More than 100 branches of a bank went poof in the last few days, disrupting financial services for lower-income customers in major cities such as Detroit and Atlanta and leaving more questions than answers about the state of retail banking.
When regulators closed the $1 billion-asset Guaranty Bank in Milwaukee on Friday, all its deposits and most of its assets were taken over by the $33 billion-asset First Citizens Bancshares in Raleigh, N.C. — except for 107 branches in supermarkets or other retail outlets in Georgia, Illinois, Michigan, Minnesota and Wisconsin.
As a result they became the largest-ever group of branches not to reopen on the first business day after a bank failure, according to the Federal Deposit Insurance Corp. The fallout from the closures highlights the societal gaps in the financial services system, the trade-offs between customer service and costs in running branches, and the fickle nature of in-store branching.
Guaranty’s in-store branches made up the bulk of its retail network, and many of them were located nowhere near a First Citizens branch, creating a problem for many customers this week. The in-store branches catered to low- and moderate-income consumers who get paid electronically and need access to automated teller machines, said former CEO Doug Levy and his father, ex-Chairman Jerry Levy.
Detroit customers are lacking services unless they switch banks or rely on mobile or online banking because First Citizens has no freestanding branches in Michigan, even after the Guaranty deal, the Levys said. In Atlanta, the bulk of the customers are in low-income pockets far from the ritzier northern suburbs where most of First Citizens branches are, the executives said.
“I don’t know how they are getting their money,” Doug Levy said.
First Citizens does not operate in-store branches and thus was not interested in taking over the leases, company spokeswoman Barbara Thompson said.
Considering the shrinking number of in-store branches in the United States and the skepticism about them from many quarters, First Citizens seems justified in rejecting the tiny offices.
In Georgia, for example, where Guaranty’s 35 in-store branches operated under the name BestBank, each one held less than $6 million of deposits. Another four in-store branches, in Detroit and Chicago, had less than $1 million of deposits each. Most banks are consolidating in-store branches and packing more deposits in each one.
The number of branches located inside supermarkets or other retail outlets declined 21% from its peak between 2006 and 2016, but the surviving branches’ average deposit holdings grew 33% from their low point during the same period, according to S&P Global Market Intelligence.
It is unclear what will happen to Guaranty’s former in-store sites. The bank leased the spaces from the retailers, which will keep the leases.

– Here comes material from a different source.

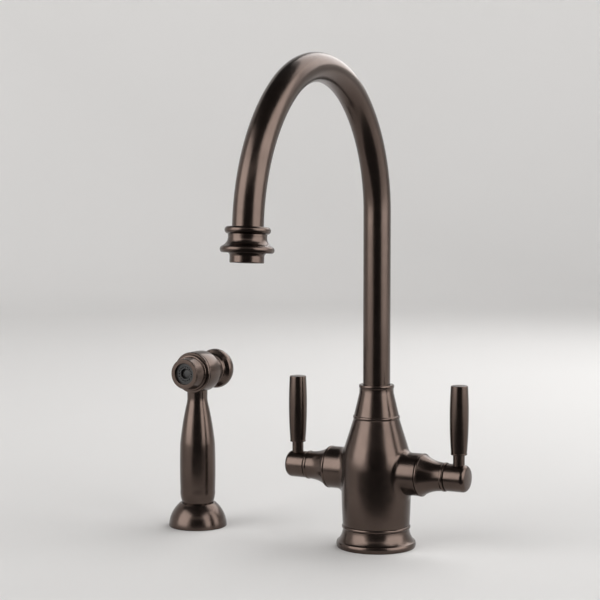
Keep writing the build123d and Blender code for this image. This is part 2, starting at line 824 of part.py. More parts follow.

Many of the branches were in either Kroger grocery stores, or in supermarket chains owned by Kroger, such as Pick ‘n Save and Food 4 Less.
Kroger declined to say if it has made a final decision whether to use the spaces as bank branches. Its “facility engineering teams are working to determine how the former bank locations can be adapted into the store’s operations,” said Felix Turner, a company spokesman.

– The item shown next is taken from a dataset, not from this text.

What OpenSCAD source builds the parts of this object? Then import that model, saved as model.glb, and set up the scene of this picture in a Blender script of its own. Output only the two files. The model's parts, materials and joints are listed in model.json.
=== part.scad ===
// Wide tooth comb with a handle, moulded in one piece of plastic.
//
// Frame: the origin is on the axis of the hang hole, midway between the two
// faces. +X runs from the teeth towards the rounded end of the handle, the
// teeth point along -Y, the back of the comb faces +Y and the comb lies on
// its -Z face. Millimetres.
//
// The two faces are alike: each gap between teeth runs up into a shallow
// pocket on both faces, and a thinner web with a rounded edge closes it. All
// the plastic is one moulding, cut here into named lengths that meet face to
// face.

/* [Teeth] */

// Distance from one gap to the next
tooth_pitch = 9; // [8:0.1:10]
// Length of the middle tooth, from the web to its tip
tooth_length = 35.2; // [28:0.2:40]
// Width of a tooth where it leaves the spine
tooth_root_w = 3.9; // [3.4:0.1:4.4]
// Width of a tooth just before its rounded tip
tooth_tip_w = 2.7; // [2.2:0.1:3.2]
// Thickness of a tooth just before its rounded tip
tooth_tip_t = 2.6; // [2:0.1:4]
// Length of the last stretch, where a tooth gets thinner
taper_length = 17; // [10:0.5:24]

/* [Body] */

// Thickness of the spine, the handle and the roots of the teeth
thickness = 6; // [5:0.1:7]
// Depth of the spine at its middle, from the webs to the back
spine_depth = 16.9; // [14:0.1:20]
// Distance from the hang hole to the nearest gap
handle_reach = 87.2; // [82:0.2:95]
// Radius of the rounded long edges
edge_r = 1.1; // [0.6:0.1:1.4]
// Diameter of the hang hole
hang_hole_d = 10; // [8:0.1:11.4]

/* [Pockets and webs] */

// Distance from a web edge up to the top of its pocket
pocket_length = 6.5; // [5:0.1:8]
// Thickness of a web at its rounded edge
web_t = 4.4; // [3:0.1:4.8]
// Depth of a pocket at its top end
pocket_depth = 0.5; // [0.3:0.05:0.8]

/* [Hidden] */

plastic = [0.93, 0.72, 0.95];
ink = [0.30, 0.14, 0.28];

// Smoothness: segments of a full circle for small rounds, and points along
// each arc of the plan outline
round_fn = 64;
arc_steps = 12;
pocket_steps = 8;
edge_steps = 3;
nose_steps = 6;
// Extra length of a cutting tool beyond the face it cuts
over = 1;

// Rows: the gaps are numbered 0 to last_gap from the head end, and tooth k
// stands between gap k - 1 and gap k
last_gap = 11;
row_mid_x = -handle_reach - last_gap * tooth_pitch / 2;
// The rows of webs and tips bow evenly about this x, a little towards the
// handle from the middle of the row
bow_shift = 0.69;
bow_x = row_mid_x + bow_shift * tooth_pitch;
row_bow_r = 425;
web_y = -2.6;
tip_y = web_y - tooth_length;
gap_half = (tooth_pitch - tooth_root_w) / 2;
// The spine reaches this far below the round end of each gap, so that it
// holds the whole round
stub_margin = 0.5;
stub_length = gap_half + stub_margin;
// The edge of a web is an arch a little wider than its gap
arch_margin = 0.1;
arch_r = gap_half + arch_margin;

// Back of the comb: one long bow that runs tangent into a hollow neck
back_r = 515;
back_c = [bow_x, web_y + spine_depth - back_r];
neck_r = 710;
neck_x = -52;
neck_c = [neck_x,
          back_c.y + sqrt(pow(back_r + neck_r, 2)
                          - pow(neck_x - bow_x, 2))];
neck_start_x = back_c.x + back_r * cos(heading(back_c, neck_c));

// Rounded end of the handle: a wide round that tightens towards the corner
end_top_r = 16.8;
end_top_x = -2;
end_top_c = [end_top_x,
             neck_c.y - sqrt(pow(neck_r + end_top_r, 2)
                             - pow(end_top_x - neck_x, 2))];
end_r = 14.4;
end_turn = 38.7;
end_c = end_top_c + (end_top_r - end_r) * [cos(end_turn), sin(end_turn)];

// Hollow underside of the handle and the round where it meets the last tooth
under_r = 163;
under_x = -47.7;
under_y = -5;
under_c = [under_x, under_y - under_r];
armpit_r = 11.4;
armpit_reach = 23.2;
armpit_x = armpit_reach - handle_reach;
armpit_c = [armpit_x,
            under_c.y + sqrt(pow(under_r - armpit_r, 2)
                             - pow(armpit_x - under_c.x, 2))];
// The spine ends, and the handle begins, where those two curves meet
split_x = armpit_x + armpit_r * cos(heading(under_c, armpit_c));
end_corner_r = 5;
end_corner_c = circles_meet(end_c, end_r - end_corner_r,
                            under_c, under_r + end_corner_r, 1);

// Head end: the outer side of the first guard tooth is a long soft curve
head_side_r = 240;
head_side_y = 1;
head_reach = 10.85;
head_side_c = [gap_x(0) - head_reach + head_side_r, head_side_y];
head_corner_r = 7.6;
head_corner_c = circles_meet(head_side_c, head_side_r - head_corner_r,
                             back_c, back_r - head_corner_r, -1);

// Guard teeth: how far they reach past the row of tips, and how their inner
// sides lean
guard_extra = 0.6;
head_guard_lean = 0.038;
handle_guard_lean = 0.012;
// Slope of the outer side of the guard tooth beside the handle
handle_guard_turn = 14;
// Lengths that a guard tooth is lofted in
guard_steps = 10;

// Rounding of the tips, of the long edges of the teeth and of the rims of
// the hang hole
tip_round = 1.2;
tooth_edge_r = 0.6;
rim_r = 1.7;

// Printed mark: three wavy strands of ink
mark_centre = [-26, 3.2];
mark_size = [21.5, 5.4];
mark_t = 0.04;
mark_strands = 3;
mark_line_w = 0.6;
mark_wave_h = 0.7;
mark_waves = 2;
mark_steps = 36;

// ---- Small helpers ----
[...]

Another large group of Guaranty branches were located inside Walmart stores. Walmart did not respond to a request for comment.
Guaranty also operated branches inside smaller supermarket chains, such as Piggly Wiggly and Cub Foods.
The supermarket chains will almost certainly try to find other banks or credit unions to take over the leases, predicted Dave Martin, the founder of bankmechanics, a retail bank performance company.
“The knee-jerk response when you see closings like this is to say that it’s an indictment of in-store banking,” Martin said. “But these branches won’t stay dark for long. In-store branches see a staggering number of customers in-person in any given day” and provide banks with a significant amount of new-household growth.
He noted that U.S. Bancorp, one of his clients, successfully runs a large network of branches in Safeway supermarkets and other chains. S&P Global Market Intelligence puts the number at 734 branches.
"To me, that's evidence that these things work, if you run them properly," Martin said.
If the retailers want to find other bank tenants, the supermarket chains will likely hire a real estate consulting firm to help market the vacant spaces to other financial institutions, Martin said.
Guaranty’s failure stemmed in large part from the company’s inability to recover from the financial crisis. In recent years it had become dependent on small-dollar, deposit-advance products, which were later the subject of a crackdown by regulators. In 2015, Guaranty’s noninterest income fell $18 million from the previous year, in part because of reduced income from deposit advances, according to the company’s yearly shareholder letter.
Perhaps an opportunistic community or regional bank seeking affordable inroads into some of the affected markets might take a chance on reopening the closed branches. But given their locations predominantly lower-income areas, it is unclear whether they would be attractive enough.
Meanwhile, Guaranty’s customers who held deposits at the now-closed locations have a decision to make. They can do nothing and automatically have their accounts switched to First Citizens without paying any fees normally tied to account openings.
Former Guaranty depositors can also switch their accounts to another bank at no fee, although they typically have only about 60 days to make the switch, depending on state law.
Alan Kline contributed to this story.